The Villenkolonie Pasing I is a single-family house colony in Munich-Pasing.

== History ==
The Villenkolonie Pasing I was built on the initiative of the architect August Exter, starting in 1892, as "Villenkolonie Neu-Pasing I". Exter acquired a large piece of arable land and connected the area, at his own expense, with its own canal system and water through a water tower on Orthstraße. This settlement with numerous historically protected buildings followed the idea of the Garden city movement. The project was very successful, and nearly all of the 120 sites were sold in 1895. The building styles were based on historical models and, on the other hand, local building traditions.
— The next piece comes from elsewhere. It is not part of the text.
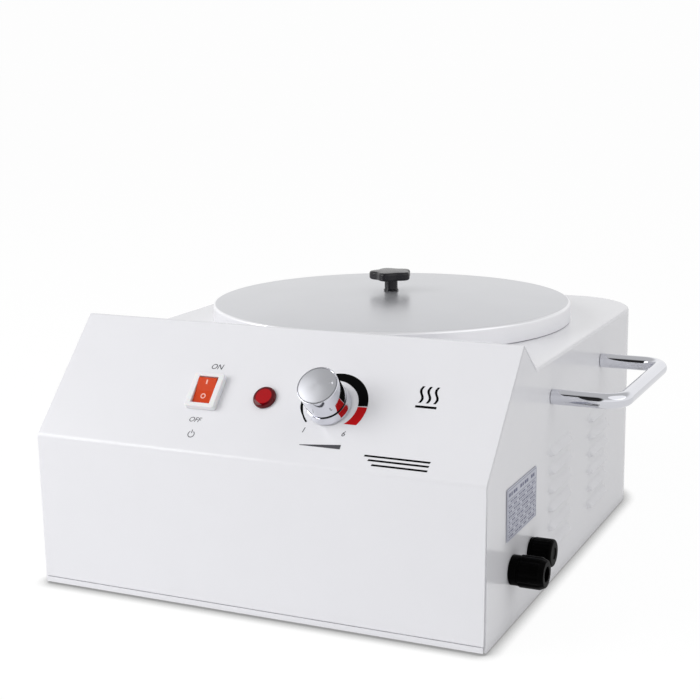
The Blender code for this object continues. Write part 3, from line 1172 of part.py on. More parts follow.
def build_wires():
    """Capillary from the bulb to the thermostat, and the two longest wires."""
    pot_y = from_front(POT_Y)
    under = -(SHEET + SEAT_GAP + THERMOSTAT_DEPTH)
    low_run = (BOARD_TOP + CLAMP_BOTTOM) / 2
    front_run = from_front(VALLEY_Y - WIRE_STUB)

    bulb_end = Vector((BULB_LENGTH / 2 + SEAT_GAP, pot_y - BULB_PLACE_RADIUS, HOT_PLATE_BOTTOM - SEAT_GAP - BULB_RADIUS))
    route = [
        bulb_end,
        bulb_end + Vector((WIRE_STUB / 2, 0, 0)),
        Vector((bulb_end.x + WIRE_STUB, bulb_end.y - WIRE_STUB, low_run)),
        Vector((KNOB_X, front_run, low_run + WIRE_STUB)),
        Vector((KNOB_X, front_run, (low_run + FRONT_HEIGHT) / 2)),
        on_slope(KNOB_X, KNOB_V, under - 2 * WIRE_STUB),
        on_slope(KNOB_X, KNOB_V, under - SEAT_GAP),
    ]
    path = smooth_route(route, 2 * WIRE_STEP_DIAMETERS * CAPILLARY_RADIUS)
    piece("capillary_tube", tube(path, CAPILLARY_RADIUS, WIRE_STEPS), "copper")

    fuse_end = Vector((HALF_WIDTH - FUSE_BODY_DEPTH - SEAT_GAP, from_front(FUSE_Y), FITTING_Z))
    switch_end = on_slope(SWITCH_X, CONTROL_V + TERMINAL_SPACING / 2, -(SWITCH_BODY_DEPTH + 2 * SEAT_GAP + TERMINAL_LENGTH))
    away = on_slope(SWITCH_X, CONTROL_V + TERMINAL_SPACING / 2, -(SWITCH_BODY_DEPTH + TERMINAL_LENGTH + 2 * WIRE_STUB))
    route = [
        fuse_end,
        fuse_end - Vector((WIRE_STUB, 0, 0)),
        Vector((KNOB_X + THERMOSTAT_WIDTH, front_run - WIRE_STUB, FITTING_Z)),
        Vector((0, front_run - WIRE_STUB, FITTING_Z + WIRE_STUB)),
        away,
        switch_end,
    ]
    path = smooth_route(route, 2 * WIRE_STEP_DIAMETERS * WIRE_RADIUS)
    piece("live_wire", tube(path, WIRE_RADIUS, WIRE_STEPS), "brown_wire")

    tail_reach = ELEMENT_RING_RADIUS * sin(ELEMENT_GAP_ANGLE / 2) - ELEMENT_TAIL_BEND * cos(ELEMENT_GAP_ANGLE / 2)
    tail_back = ELEMENT_RING_RADIUS * cos(ELEMENT_GAP_ANGLE / 2) + ELEMENT_TAIL_BEND * sin(ELEMENT_GAP_ANGLE / 2)
    tail_z = ELEMENT_Z - ELEMENT_TAIL_BEND - ELEMENT_TAIL - SEAT_GAP - WIRE_RADIUS
    tail = Vector((-tail_reach, pot_y - tail_back, tail_z))
    load_end = on_slope(SWITCH_X, CONTROL_V - TERMINAL_SPACING / 2, -(SWITCH_BODY_DEPTH + 2 * SEAT_GAP + TERMINAL_LENGTH))
    away = on_slope(SWITCH_X, CONTROL_V - TERMINAL_SPACING / 2, -(SWITCH_BODY_DEPTH + TERMINAL_LENGTH + WIRE_STUB))
    route = [
        tail,
        tail - Vector((0, WIRE_STUB, 0)),
        Vector((SWITCH_X, front_run - WIRE_STUB, tail_z + WIRE_STUB)),
        Vector((SWITCH_X - WIRE_STUB, front_run - 2 * WIRE_STUB, FITTING_Z + WIRE_STUB)),
        away,
        load_end,
    ]
    path = smooth_route(route, 2 * WIRE_STEP_DIAMETERS * WIRE_RADIUS)
    piece("heater_wire", tube(path, WIRE_RADIUS, WIRE_STEPS), "blue_wire")


def build():
    clear_scene()
    slope = frame("slope_frame", (0, from_front(0), FRONT_HEIGHT), (SLOPE_ANGLE, 0, 0))
    axis = frame("pot_axis", (0, from_front(POT_Y), 0))
    gland = frame("gland_frame", (HALF_WIDTH, from_front(GLAND_Y), FITTING_Z), (0, pi / 2, 0))
    fuse = frame("fuse_frame", (HALF_WIDTH, from_front(FUSE_Y), FITTING_Z), (0, pi / 2, 0))
    build_console_panel(slope)
    build_top_deck(axis)
    build_side_wrap(gland, fuse)
    build_base_tray()
    build_feet()
    build_well(axis)
    build_heater(axis)
    build_sensor(axis)
    build_pot(axis)
    build_lid(axis)
    build_switch(slope)
    build_lamp(slope)
    build_thermostat(slope)
    build_knob(slope)
    build_gland(gland)
    build_fuse(fuse)
    build_rating_plate()
    build_handles()
    build_earth_and_block()
    build_wires()


build()
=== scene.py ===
"""Looks of a wax heater: skins, fittings, print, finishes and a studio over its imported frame.

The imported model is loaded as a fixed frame. Each operator builds one piece or a group of like pieces on it
from surfaces worked out with numpy, and the last one sets up the stage. Lengths are metres.
"""

import json

import bmesh
import bpy
import numpy as np
from bpy.props import FloatProperty, FloatVectorProperty, IntProperty, PointerProperty
from mathutils import Matrix, Vector


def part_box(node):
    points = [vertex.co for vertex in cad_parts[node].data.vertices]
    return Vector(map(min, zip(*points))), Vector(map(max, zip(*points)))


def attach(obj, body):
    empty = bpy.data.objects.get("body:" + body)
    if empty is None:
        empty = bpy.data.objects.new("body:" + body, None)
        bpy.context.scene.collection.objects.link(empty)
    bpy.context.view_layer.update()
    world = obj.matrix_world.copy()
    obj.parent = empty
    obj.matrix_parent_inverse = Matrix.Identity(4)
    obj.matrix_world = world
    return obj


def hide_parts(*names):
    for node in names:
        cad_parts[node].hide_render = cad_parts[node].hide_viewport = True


bl_info = {
    "name": "Wax heater",
    "version": (1, 0, 0),
    "blender": (4, 5, 0),
    "location": "3D View > Sidebar > Wax heater",
    "description": "Dresses a packed wax heater with smooth skins, fittings, print, finishes and a studio",
    "category": "Object",
}

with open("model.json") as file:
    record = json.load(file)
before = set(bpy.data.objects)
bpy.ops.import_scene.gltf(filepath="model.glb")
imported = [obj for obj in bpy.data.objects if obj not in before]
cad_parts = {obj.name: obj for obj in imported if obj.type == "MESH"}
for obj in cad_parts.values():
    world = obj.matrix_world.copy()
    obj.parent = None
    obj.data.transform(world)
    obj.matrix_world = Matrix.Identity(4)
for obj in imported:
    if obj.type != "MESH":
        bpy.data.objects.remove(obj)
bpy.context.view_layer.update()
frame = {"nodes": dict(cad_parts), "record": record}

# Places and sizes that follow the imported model
DECK_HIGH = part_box("top_deck")[1]
LID_LOW, LID_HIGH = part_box("lid")
POT_LOW, POT_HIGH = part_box("wax_pot")
WELL_LOW, WELL_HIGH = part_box("heat_well")
HALF_WIDTH = DECK_HIGH.x
REAR = DECK_HIGH.y
DEPTH = 2 * REAR
DECK_TOP = DECK_HIGH.z
POT_Y = (LID_LOW.y + LID_HIGH.y) / 2
LID_RADIUS = (LID_HIGH.y - LID_LOW.y) / 2
SEAT_GAP = 0.0003

# Sheet metal of the housing, seen from the side: run from the front and height
SHEET = 0.0012
SKIRT_LOW = 0.0015
PANEL_LOW = 0.0055
FRONT_HEIGHT = 0.1023
SLOPE_RUN, RIDGE_HEIGHT = 0.0669, 0.1726
VALLEY_RUN = 0.0928
FRONT_BEND, RIDGE_BEND = 0.0045, 0.0024
REAR_CORNER = 0.054
DECK_HOLE = 0.1205
LAP = 0.0001
FOLD = [(0, FRONT_HEIGHT), (SLOPE_RUN, RIDGE_HEIGHT)]
SLOPE_VECTOR = np.array([SLOPE_RUN, RIDGE_HEIGHT - FRONT_HEIGHT])
SLOPE_LENGTH = float(np.hypot(*SLOPE_VECTOR))
SLOPE_ANGLE = float(np.arctan2(SLOPE_VECTOR[1], SLOPE_VECTOR[0]))

# Controls on the slope: x, and the way up the slope from the front bend
CONTROL_V = 0.446 * SLOPE_LENGTH
SWITCH_X, LAMP_X = -0.043493, -0.00155
KNOB_X, KNOB_V = 0.043586, 0.438 * SLOPE_LENGTH
# The dial's print sits two millimetres off the knob's middle, as the photograph shows
DIAL_X, DIAL_V = 0.0455, 0.0433

LOUVRE_TOP, LOUVRE_PITCH, LOUVRE_ROWS = 0.0892, 0.01255, 6
LOUVRE_LENGTH, LOUVRE_HEIGHT = 0.049, 0.0060
LOUVRE_STARTS = np.array([0.325, 0.578]) * DEPTH
HANDLE_Z, HANDLE_HALF = 0.1274, 0.060
FITTING_Z, GLAND_Y, FUSE_Y = 0.0372, 0.0478 - REAR, 0.085 - REAR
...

The Villenkolonie is bounded to the south by the railways, in the west and north by the Nymphenburger Kanal and in the east by the Offenbachstraße. In 1897, west of the Pippinger Straße, the Villenkolonie Pasing II was established. In 1973 the ensemble of Villenkolonie Pasing I was protected as historical monument.

== Literature ==
- Pasinger Fabrik GmbH (ed.): Architect August Exter - Villen Colonien Pasing; Publikation zur Ausstellung 2. - 31. Okt. 1993; Buchendorfer Verlag, Munich 1993; ISBN 3-927984-19-1
- Renate Mayer-Zaky, Reinhard Bauer: Pasing. Stadt in der Stadt. Das Stadtteilbuch. 1996, ISBN 3-923395-02-7.
- Michael Petzet, Heinrich Habel, Johannes Hallinger, Timm Weski: Denkmäler in Bayern: Landeshauptstadt München Mitte. 3 volumes. Edition Lipp, 2009, ISBN 978-3-87490-586-2.